McMenamins is a Brew-Pub chain out of Oregon that has, I think, 5 locations around Seattle. I have done work at 3 of them and made parts for a 4th.

Small breweries use a lot of stainless steel, and most of the brewing equipment is actually old dairy equipment. The big 200+ gallon tanks are called "grundies". All of the ones I have worked on so far were made in England in the 60's.

To convert them for Brewing there are a few tank fittings that have to be added, but otherwise the tanks are left alone.

Breweries and Dairies both use tri-clamp fittings, and both for the same reason. They are very easy to sanitize.

This repair happened Friday night from 7:30 - 11:00 pm.

I had welded a leg back on this tank about 6 months ago, and Thursday they broke off another one. I went ahead and welded both the broken one and the remaining unbroken leg since it was already starting to fracture like the other two.

You may wonder how they are breaking these legs.

Well is has to do with the fact that to get the empty tanks close enough to the cleaning pump to get good cleaning pressure they have to slide them across the floor and practically jam them in the doorway of the fermentation room. This means they slide all 4 fermentation tanks back and forth across the floor every other week.

The legs are 3" steel pipe that is welded to a 1/8" stainless steel pad that is formed and welded to the tank.

Since the leg is welded to this pad I don't have to backpurge the tank.
The worst I get is some blue heat colors on the inside of the tank.
Why the legs are steel is a mystery.

Eventually I would like to weld up some stainless steel wheel dollies for these tanks, but so far they have not wanted to spend the cash.

To repair the legs I have to grind away the decorative paint on the tank, and the leg, line up the leg so it will re-attach correctly, tack it on, weld it, then clean it up.

The weld is performed with a Miller Maxstar 200DX running 110 amps on a pulsed, sequenced weld.
Since all dairy and brewing equipment is 304 SS, I use 308L filler rod.
It took one length of 0.045" filler per leg.

The other pictures are of the Keg rinsing stations I rebuilt for them.

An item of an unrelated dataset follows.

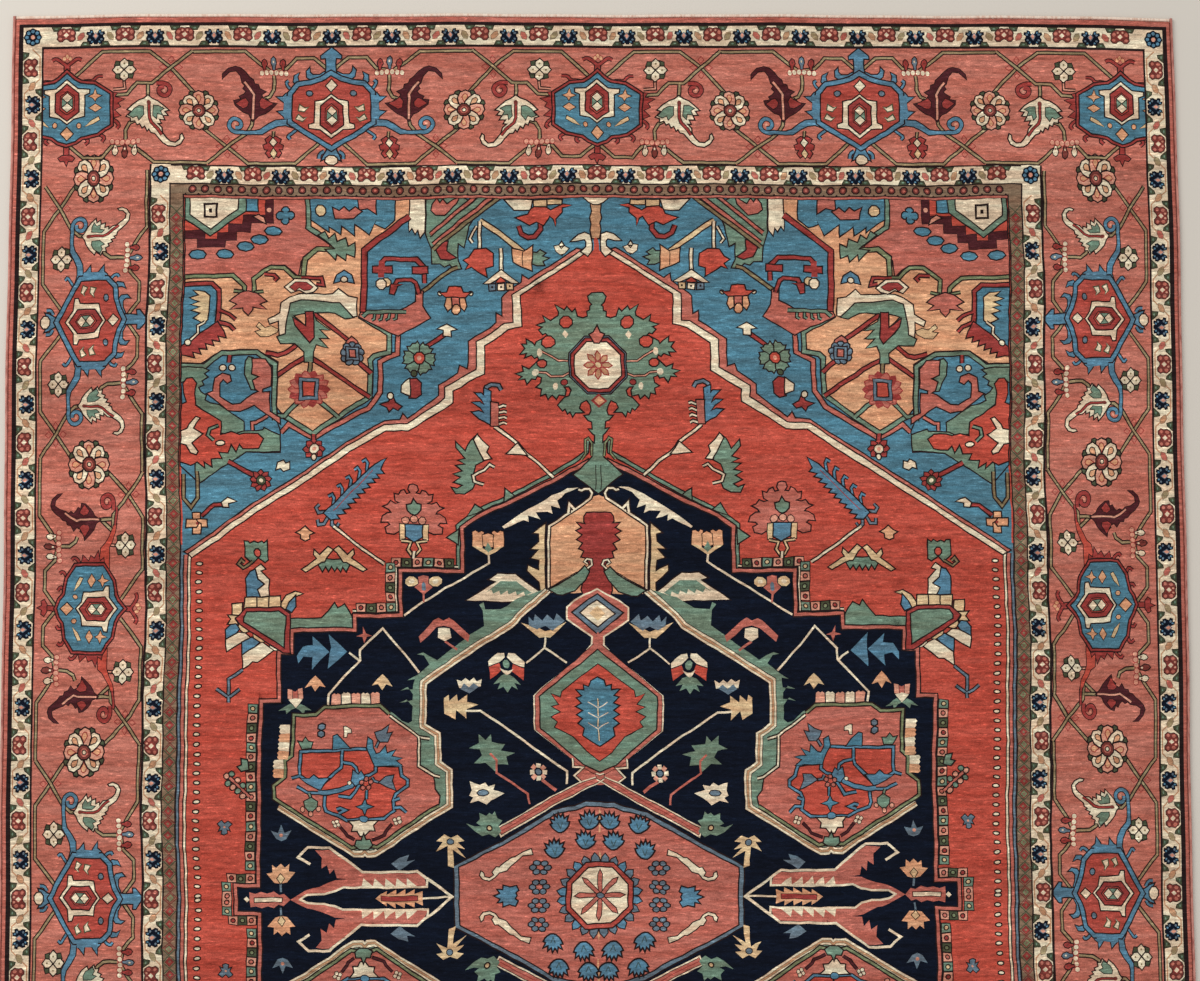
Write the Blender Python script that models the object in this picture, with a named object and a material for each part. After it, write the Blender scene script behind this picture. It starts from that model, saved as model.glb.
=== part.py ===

The kegs are inverted over the pipe end and high pressure caustic and then hot water are flushed inside the kegs.

Originally someone thought it was a great idea to weld a 1/2" stainless pipe coupler through the bottom of the sink and run a 18" piece of 1/2" stainless pipe up from that.
The problem with this idea was that after many years of kegs wiggling those pipes side to side the welds fracture and the sink starts leaking like crazy.

So far I have rebuilt these stations at 3 McMenamins locations, since they had all broken the same way.
My solution was to reweld the coupling, and then add a support for the vertical pipe near the top of the sink.
This prevents the pipe from wiggling so the welds don't get stressed in the bottom of the sink.
The cross bars were added so the weight of the keg rests on it and not on that stabilizer arm.
We fabbed the crossbar supports on site.